On December 24, 2019, the Pennsylvania Supreme Court entered an Order in the case of Fox v. Smith, et al., granting the Petition for Allowance of Appeal filed by Rawle & Henderson LLP on behalf of its client, Stacey Smith, to review the issue of proper venue in an Internet defamation case. As set forth in the Supreme Court’s Order granting the Petition, the issue is as follows:
Whether the Superior Court panel, in a matter of first impression, improperly developed a rule for determining proper venue in an internet-based defamation action that deems venue proper anywhere the purported defamation is accessed through the internet despite the lack of any other connection to the venue, a rule which abandons all of the protections accorded by the limiting characteristics of the venue rules and opens the door to unchecked forum shopping, calling for this Court to provide “decision and statutory guidance” as requested by the Opinion of the concurring panel member of the Pennsylvania Superior Court?
The Fox lawsuit arose out of a mayoral election in Chester Heights, a small borough located in Western Delaware County, Pennsylvania. In November 2017, plaintiff Joy Fox, the Democrat mayoral candidate, lost the election to Stacey Smith, the Republican mayoral candidate; Smith is currently serving as the Mayor of Chester Heights.
In her ensuing defamation lawsuit, which she filed in state court in Philadelphia County, candidate Fox alleged that in connection with the November 2017 election, Smith and several other Republican candidates and members of Republican committees in Delaware County posted on the Internet information that Fox had had a “bad check” conviction, among other things, in order to damage her reputation and impact the election. Rawle & Henderson LLP was retained to represent Mayor Smith. The defendants filed preliminary objections based on improper venue, arguing that venue was only proper in Delaware County where Fox and all the defendants resided and the Internet postings were made. In response to the venue challenge, Fox argued that a close friend of hers, who resided in Philadelphia, “read the defamatory information on the Facebook post published by the candidates and their committee on their social media pages” on her computer at her residence in Philadelphia, thus making venue proper in Philadelphia County.

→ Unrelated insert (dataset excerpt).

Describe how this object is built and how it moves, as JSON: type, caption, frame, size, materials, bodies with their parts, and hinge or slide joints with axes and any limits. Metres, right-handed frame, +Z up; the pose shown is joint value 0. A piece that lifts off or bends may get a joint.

The trial judge, Judge Arnold New, denied the defendants’ preliminary objections. Although Judge New noted in his opinion that the postings in question were not directed or sent to anyone in Philadelphia, and had to be sought out by any viewer, he concluded that he was compelled to follow the Supreme Court’s prior holding in Gaetano v. Sharon Herald Co., a 1967 decision that held venue was proper in a print media defamatory cause of action where the defamatory statement is “published,” which the Supreme Court defined as where the defamatory statement was read and understood to be defamatory to the plaintiff. However, Judge New also specifically recognized that Fox’s Internet defamation case raised venue issues that were not before the Supreme Court when it decided Gaetano:
In the 51 years since Gaetano was decided, technology drastically changed the way in which we communicate, yet the venue rules related to defamation have remained stagnant. This Court humbly requests a reevaluation of these principles to the internet, social media, and technology of the modern era.
Judge New also certified the issue of venue as being appropriate for immediate appeal to the Pennsylvania Superior Court. On appeal, a three-member panel of the Superior Court affirmed the trial court’s decision, again following the Supreme Court’s 1967 decision in Gaetano. However, one member of the Superior Court panel, Judge Mary Murray, in her concurring Opinion, specifically requested the Supreme Court to examine the venue issue and update the law requiring proper venue in an Internet defamation case:
Accordingly, I write to underscore that the courts of this Commonwealth – at both the intermediate appellate and trial level – would benefit from decision and statutory guidance in analyzing established legal principles such as venue, [and] I respectfully request that our Supreme Court, its rules committees, and our legislature provide further guidance in the evolving area of electronic communications.
As noted, it is Rawle & Henderson LLP’s position on behalf of Mayor Smith that proper venue in an Internet defamation case should be limited to the venues in which the allegedly defamatory remarks were posted and directed, and where the plaintiff resides. In other words, venue should be limited in such cases to where the allegedly defamatory posting would have its most significant impact since the primary purpose in a defamation action is to assure that a plaintiff who has been defamed will be allowed to vindicate his/her reputation where their reputation is most important, in their home community. Rawle & Henderson will also argue that following the venue rule in Gaetano in an Internet defamation case would completely undermine all the protections afforded by the limiting characteristics of the venue rules, and open the door to uncheckable forum shopping. In fact, applying the Supreme Court’s holding in Gaetano to an Internet defamation case would theoretically permit the filing of such a lawsuit in any of the 67 counties in Pennsylvania, despite the lack of any meaningful connection to the remote venue.
Smith’s and the co-defendants’ Supreme Court briefs are currently due on February 3, 2020, but this date will likely be extended by the Court.